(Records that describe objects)
'''

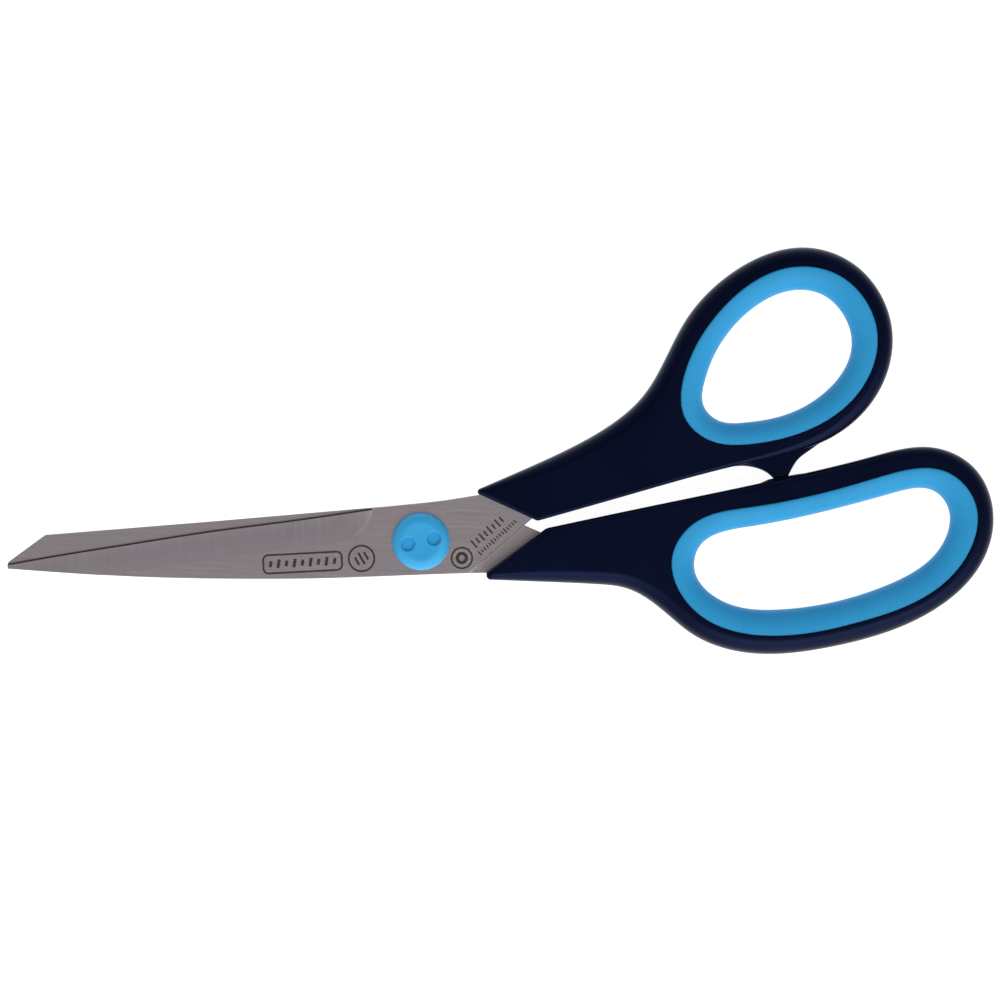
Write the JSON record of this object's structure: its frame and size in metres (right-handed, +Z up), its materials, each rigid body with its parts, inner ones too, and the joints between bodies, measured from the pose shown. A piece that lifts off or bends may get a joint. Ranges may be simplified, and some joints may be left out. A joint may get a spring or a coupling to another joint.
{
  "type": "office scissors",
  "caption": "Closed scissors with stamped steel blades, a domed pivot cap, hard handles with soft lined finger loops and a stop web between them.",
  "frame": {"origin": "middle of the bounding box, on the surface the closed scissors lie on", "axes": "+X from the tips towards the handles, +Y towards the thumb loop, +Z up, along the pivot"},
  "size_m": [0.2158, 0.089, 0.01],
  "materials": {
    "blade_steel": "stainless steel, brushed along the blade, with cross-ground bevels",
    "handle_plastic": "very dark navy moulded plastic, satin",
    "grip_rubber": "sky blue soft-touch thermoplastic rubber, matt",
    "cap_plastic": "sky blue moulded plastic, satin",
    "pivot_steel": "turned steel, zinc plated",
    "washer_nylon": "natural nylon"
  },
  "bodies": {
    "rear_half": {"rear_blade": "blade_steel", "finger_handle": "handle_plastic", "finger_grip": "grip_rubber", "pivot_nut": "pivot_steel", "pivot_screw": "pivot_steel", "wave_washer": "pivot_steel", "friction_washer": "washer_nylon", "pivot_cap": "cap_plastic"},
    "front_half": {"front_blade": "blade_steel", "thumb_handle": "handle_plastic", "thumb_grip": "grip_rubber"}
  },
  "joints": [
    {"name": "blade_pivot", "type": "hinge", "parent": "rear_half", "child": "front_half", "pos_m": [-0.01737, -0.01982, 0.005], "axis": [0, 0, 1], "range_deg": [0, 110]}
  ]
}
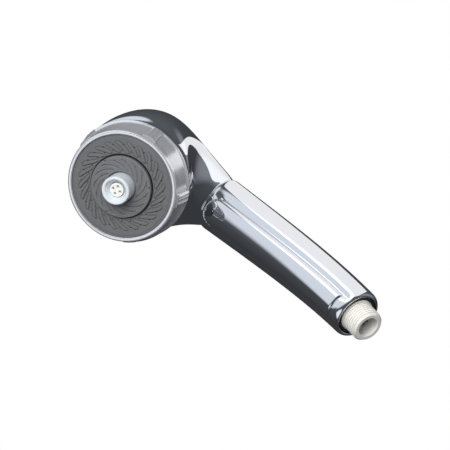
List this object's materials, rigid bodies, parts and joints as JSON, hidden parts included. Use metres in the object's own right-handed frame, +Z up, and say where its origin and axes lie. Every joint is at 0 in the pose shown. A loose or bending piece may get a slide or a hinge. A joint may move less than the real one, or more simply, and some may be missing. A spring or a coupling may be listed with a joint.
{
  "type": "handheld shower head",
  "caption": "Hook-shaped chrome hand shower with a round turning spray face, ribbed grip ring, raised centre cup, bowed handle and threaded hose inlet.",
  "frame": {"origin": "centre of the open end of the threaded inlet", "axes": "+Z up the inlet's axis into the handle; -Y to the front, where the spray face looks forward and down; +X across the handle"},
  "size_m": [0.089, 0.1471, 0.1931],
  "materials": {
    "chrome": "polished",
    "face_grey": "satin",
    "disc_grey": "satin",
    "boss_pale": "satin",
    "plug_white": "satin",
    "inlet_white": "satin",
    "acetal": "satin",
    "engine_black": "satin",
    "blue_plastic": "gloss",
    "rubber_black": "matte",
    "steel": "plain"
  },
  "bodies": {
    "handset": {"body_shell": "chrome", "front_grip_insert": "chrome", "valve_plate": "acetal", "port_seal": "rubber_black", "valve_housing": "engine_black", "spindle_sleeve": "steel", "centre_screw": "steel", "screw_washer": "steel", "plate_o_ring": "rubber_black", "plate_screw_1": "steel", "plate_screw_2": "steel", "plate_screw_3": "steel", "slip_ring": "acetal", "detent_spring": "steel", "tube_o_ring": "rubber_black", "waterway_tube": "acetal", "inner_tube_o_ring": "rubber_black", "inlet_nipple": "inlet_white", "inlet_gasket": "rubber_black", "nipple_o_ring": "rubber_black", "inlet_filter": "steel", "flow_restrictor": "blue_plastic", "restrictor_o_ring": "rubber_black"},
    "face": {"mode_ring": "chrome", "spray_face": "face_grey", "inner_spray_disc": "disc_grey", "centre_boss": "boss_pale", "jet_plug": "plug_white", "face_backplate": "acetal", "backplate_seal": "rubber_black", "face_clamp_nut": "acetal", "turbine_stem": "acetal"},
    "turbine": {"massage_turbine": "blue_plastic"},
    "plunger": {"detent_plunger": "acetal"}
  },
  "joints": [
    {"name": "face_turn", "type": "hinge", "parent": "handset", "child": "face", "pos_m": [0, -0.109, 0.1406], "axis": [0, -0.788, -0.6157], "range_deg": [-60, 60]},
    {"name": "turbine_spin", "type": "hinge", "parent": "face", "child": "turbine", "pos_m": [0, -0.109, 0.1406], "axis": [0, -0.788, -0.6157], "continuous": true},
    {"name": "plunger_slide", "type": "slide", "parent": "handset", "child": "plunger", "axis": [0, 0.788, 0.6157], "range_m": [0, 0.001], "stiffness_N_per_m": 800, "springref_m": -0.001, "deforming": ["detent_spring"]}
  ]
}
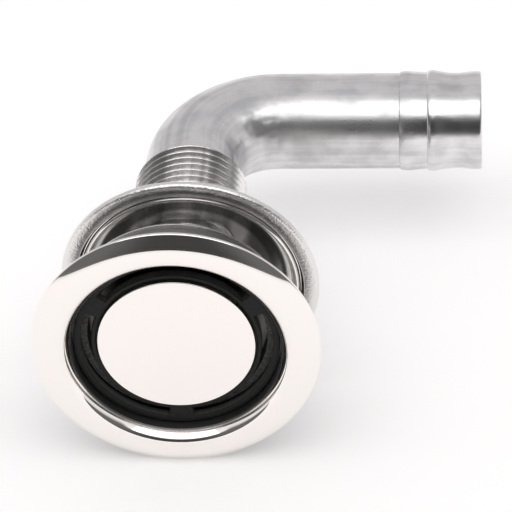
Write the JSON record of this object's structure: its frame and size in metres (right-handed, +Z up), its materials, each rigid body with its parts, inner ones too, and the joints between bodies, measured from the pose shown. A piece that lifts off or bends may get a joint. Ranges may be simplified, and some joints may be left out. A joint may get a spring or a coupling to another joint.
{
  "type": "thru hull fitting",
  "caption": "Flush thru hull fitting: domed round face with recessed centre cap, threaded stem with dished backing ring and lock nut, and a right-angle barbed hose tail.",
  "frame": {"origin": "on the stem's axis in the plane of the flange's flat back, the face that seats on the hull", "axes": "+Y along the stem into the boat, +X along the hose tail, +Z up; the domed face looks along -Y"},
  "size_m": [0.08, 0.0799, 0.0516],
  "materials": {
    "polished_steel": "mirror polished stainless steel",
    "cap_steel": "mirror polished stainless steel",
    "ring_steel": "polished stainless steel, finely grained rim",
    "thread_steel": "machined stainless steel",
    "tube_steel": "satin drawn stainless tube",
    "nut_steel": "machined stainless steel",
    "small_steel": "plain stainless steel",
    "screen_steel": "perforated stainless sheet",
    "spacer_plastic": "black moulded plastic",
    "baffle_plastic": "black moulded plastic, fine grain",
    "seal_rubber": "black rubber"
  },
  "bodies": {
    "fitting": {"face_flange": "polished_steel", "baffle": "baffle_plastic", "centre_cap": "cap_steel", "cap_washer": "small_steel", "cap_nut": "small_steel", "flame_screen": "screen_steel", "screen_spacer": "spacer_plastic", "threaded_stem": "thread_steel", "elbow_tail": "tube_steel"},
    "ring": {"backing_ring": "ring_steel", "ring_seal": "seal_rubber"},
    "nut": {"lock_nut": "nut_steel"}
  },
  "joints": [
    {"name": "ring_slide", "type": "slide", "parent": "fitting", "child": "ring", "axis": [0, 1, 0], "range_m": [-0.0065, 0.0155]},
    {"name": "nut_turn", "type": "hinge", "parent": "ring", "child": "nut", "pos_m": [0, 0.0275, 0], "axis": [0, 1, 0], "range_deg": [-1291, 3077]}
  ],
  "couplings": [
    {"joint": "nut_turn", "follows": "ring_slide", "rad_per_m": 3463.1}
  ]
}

'''

Requirement: Write out the material exactly as given.

Answer to the problem:
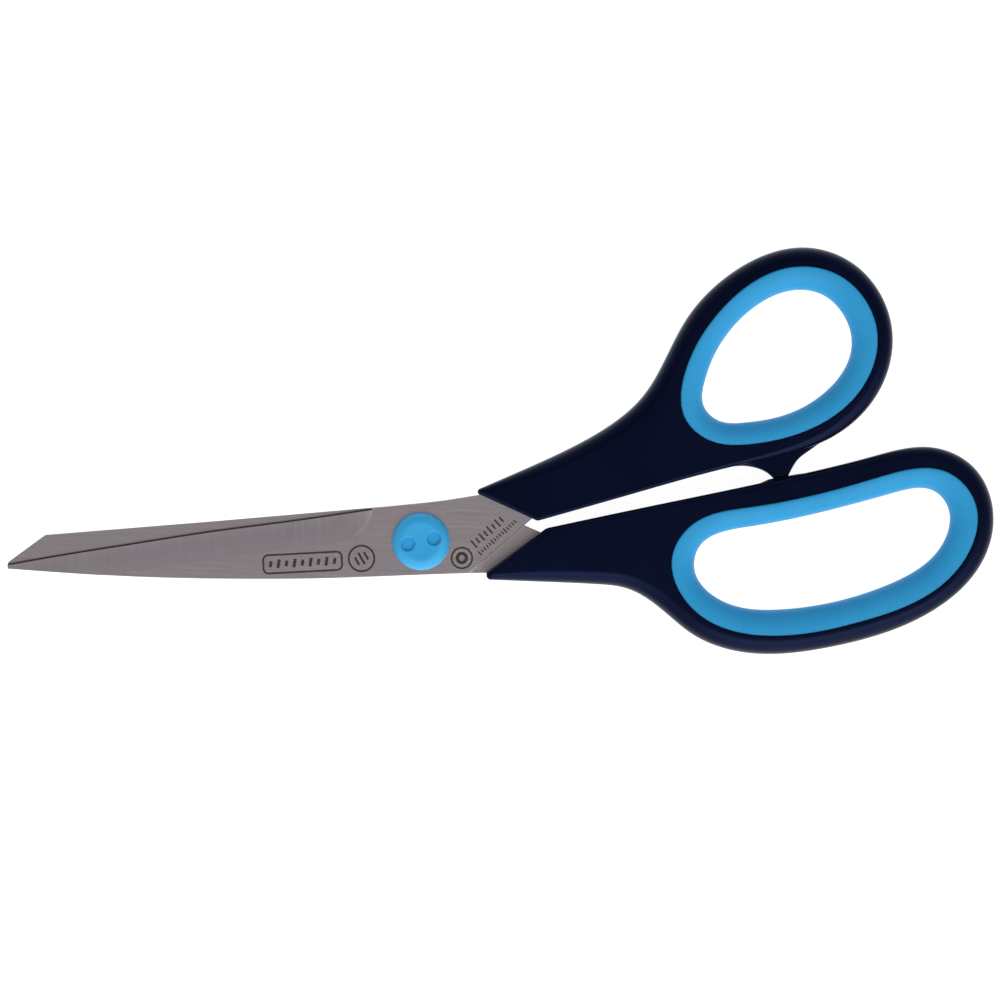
Write the JSON record of this object's structure: its frame and size in metres (right-handed, +Z up), its materials, each rigid body with its parts, inner ones too, and the joints between bodies, measured from the pose shown. A piece that lifts off or bends may get a joint. Ranges may be simplified, and some joints may be left out. A joint may get a spring or a coupling to another joint.
{
  "type": "office scissors",
  "caption": "Closed scissors with stamped steel blades, a domed pivot cap, hard handles with soft lined finger loops and a stop web between them.",
  "frame": {"origin": "middle of the bounding box, on the surface the closed scissors lie on", "axes": "+X from the tips towards the handles, +Y towards the thumb loop, +Z up, along the pivot"},
  "size_m": [0.2158, 0.089, 0.01],
  "materials": {
    "blade_steel": "stainless steel, brushed along the blade, with cross-ground bevels",
    "handle_plastic": "very dark navy moulded plastic, satin",
    "grip_rubber": "sky blue soft-touch thermoplastic rubber, matt",
    "cap_plastic": "sky blue moulded plastic, satin",
    "pivot_steel": "turned steel, zinc plated",
    "washer_nylon": "natural nylon"
  },
  "bodies": {
    "rear_half": {"rear_blade": "blade_steel", "finger_handle": "handle_plastic", "finger_grip": "grip_rubber", "pivot_nut": "pivot_steel", "pivot_screw": "pivot_steel", "wave_washer": "pivot_steel", "friction_washer": "washer_nylon", "pivot_cap": "cap_plastic"},
    "front_half": {"front_blade": "blade_steel", "thumb_handle": "handle_plastic", "thumb_grip": "grip_rubber"}
  },
  "joints": [
    {"name": "blade_pivot", "type": "hinge", "parent": "rear_half", "child": "front_half", "pos_m": [-0.01737, -0.01982, 0.005], "axis": [0, 0, 1], "range_deg": [0, 110]}
  ]
}
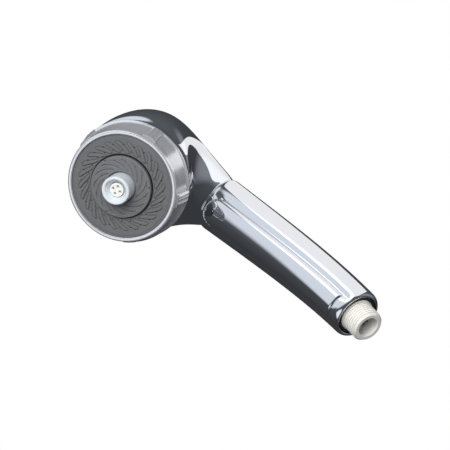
List this object's materials, rigid bodies, parts and joints as JSON, hidden parts included. Use metres in the object's own right-handed frame, +Z up, and say where its origin and axes lie. Every joint is at 0 in the pose shown. A loose or bending piece may get a slide or a hinge. A joint may move less than the real one, or more simply, and some may be missing. A spring or a coupling may be listed with a joint.
{
  "type": "handheld shower head",
  "caption": "Hook-shaped chrome hand shower with a round turning spray face, ribbed grip ring, raised centre cup, bowed handle and threaded hose inlet.",
  "frame": {"origin": "centre of the open end of the threaded inlet", "axes": "+Z up the inlet's axis into the handle; -Y to the front, where the spray face looks forward and down; +X across the handle"},
  "size_m": [0.089, 0.1471, 0.1931],
  "materials": {
    "chrome": "polished",
    "face_grey": "satin",
    "disc_grey": "satin",
    "boss_pale": "satin",
    "plug_white": "satin",
    "inlet_white": "satin",
    "acetal": "satin",
    "engine_black": "satin",
    "blue_plastic": "gloss",
    "rubber_black": "matte",
    "steel": "plain"
  },
  "bodies": {
    "handset": {"body_shell": "chrome", "front_grip_insert": "chrome", "valve_plate": "acetal", "port_seal": "rubber_black", "valve_housing": "engine_black", "spindle_sleeve": "steel", "centre_screw": "steel", "screw_washer": "steel", "plate_o_ring": "rubber_black", "plate_screw_1": "steel", "plate_screw_2": "steel", "plate_screw_3": "steel", "slip_ring": "acetal", "detent_spring": "steel", "tube_o_ring": "rubber_black", "waterway_tube": "acetal", "inner_tube_o_ring": "rubber_black", "inlet_nipple": "inlet_white", "inlet_gasket": "rubber_black", "nipple_o_ring": "rubber_black", "inlet_filter": "steel", "flow_restrictor": "blue_plastic", "restrictor_o_ring": "rubber_black"},
    "face": {"mode_ring": "chrome", "spray_face": "face_grey", "inner_spray_disc": "disc_grey", "centre_boss": "boss_pale", "jet_plug": "plug_white", "face_backplate": "acetal", "backplate_seal": "rubber_black", "face_clamp_nut": "acetal", "turbine_stem": "acetal"},
    "turbine": {"massage_turbine": "blue_plastic"},
    "plunger": {"detent_plunger": "acetal"}
  },
  "joints": [
    {"name": "face_turn", "type": "hinge", "parent": "handset", "child": "face", "pos_m": [0, -0.109, 0.1406], "axis": [0, -0.788, -0.6157], "range_deg": [-60, 60]},
    {"name": "turbine_spin", "type": "hinge", "parent": "face", "child": "turbine", "pos_m": [0, -0.109, 0.1406], "axis": [0, -0.788, -0.6157], "continuous": true},
    {"name": "plunger_slide", "type": "slide", "parent": "handset", "child": "plunger", "axis": [0, 0.788, 0.6157], "range_m": [0, 0.001], "stiffness_N_per_m": 800, "springref_m": -0.001, "deforming": ["detent_spring"]}
  ]
}
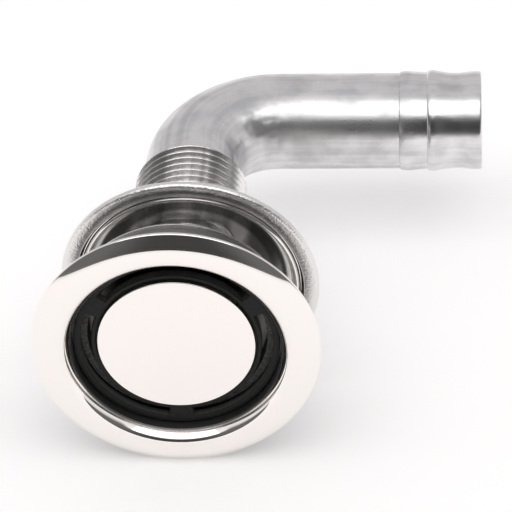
Write the JSON record of this object's structure: its frame and size in metres (right-handed, +Z up), its materials, each rigid body with its parts, inner ones too, and the joints between bodies, measured from the pose shown. A piece that lifts off or bends may get a joint. Ranges may be simplified, and some joints may be left out. A joint may get a spring or a coupling to another joint.
{
  "type": "thru hull fitting",
  "caption": "Flush thru hull fitting: domed round face with recessed centre cap, threaded stem with dished backing ring and lock nut, and a right-angle barbed hose tail.",
  "frame": {"origin": "on the stem's axis in the plane of the flange's flat back, the face that seats on the hull", "axes": "+Y along the stem into the boat, +X along the hose tail, +Z up; the domed face looks along -Y"},
  "size_m": [0.08, 0.0799, 0.0516],
  "materials": {
    "polished_steel": "mirror polished stainless steel",
    "cap_steel": "mirror polished stainless steel",
    "ring_steel": "polished stainless steel, finely grained rim",
    "thread_steel": "machined stainless steel",
    "tube_steel": "satin drawn stainless tube",
    "nut_steel": "machined stainless steel",
    "small_steel": "plain stainless steel",
    "screen_steel": "perforated stainless sheet",
    "spacer_plastic": "black moulded plastic",
    "baffle_plastic": "black moulded plastic, fine grain",
    "seal_rubber": "black rubber"
  },
  "bodies": {
    "fitting": {"face_flange": "polished_steel", "baffle": "baffle_plastic", "centre_cap": "cap_steel", "cap_washer": "small_steel", "cap_nut": "small_steel", "flame_screen": "screen_steel", "screen_spacer": "spacer_plastic", "threaded_stem": "thread_steel", "elbow_tail": "tube_steel"},
    "ring": {"backing_ring": "ring_steel", "ring_seal": "seal_rubber"},
    "nut": {"lock_nut": "nut_steel"}
  },
  "joints": [
    {"name": "ring_slide", "type": "slide", "parent": "fitting", "child": "ring", "axis": [0, 1, 0], "range_m": [-0.0065, 0.0155]},
    {"name": "nut_turn", "type": "hinge", "parent": "ring", "child": "nut", "pos_m": [0, 0.0275, 0], "axis": [0, 1, 0], "range_deg": [-1291, 3077]}
  ],
  "couplings": [
    {"joint": "nut_turn", "follows": "ring_slide", "rad_per_m": 3463.1}
  ]
}